April 16, 2013 10:03:39 AM
Carl Smith - email@example.com
Supervisors are hopeful that refinancing 2002 OCH Regional Medical Center's revenue bond could save the county more than $1 million over the next decade.
The board unanimously approved a resolution Monday supporting refinancing the bond after a presentation by Buddy Mitcham, a representative of the Jackson-based firm Government Consultants.
Mitcham proposed taking advantage of low interest rates by refinancing $8.6 million of the almost $12 million outstanding from the bond this year and refinancing the remainder next year. The first phase of the bond refinancing, he said, could save the county approximately $1.4 million over 14 years if interest rates remain the same.
Interest rates could drop in the coming months, allowing the county to lock in a better rate next year, Mitcham said.
"That's real money," he told board members Monday. "After we get the other done after the first of the year, we'll have to run the numbers and see what they look like then, but you're talking about real good savings."
Mitcham estimated the first phase of refinancing could be ready for board approval in October.
The 2002 revenue bond helped pay for construction and renovation projects, OCH CEO Richard Hilton said, including work on the hospital's South Tower and emergency room. The OCH Board of Trustees supports potential refinancing, a letter to supervisors states.

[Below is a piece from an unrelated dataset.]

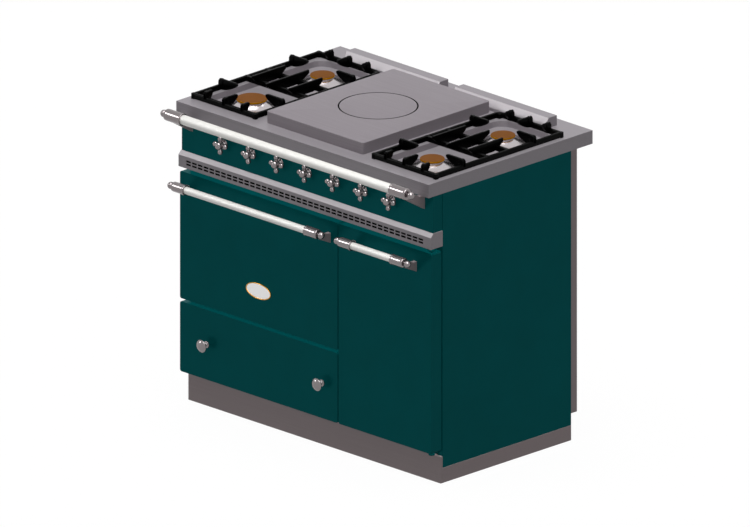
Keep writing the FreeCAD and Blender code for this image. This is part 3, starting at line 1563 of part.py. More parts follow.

"The market conditions are really good right now compared to the condition when the bonds were originally sold. It makes good fiduciary sense for (OCH) trustees and supervisors to partner together on this matter," he said. "With expenses coming off the books, this translates to tremendous community benefit. I think the supervisors see the promise and rationale with this, and my hat is off to them for taking it up for consideration."
Board Vice President John Montgomery said the move is no different than a homeowner refinancing payments on their house.
"Anytime you can save upward of a million dollars, it's a good move," he said.
The extra cash could allow the county to complete needed projects or plug holes in its budget, board president Orlando Trainer said.
"You could do a substantial road project - an overlay, for example - that would last through the 10-year period and maybe have useful life afterward," he said.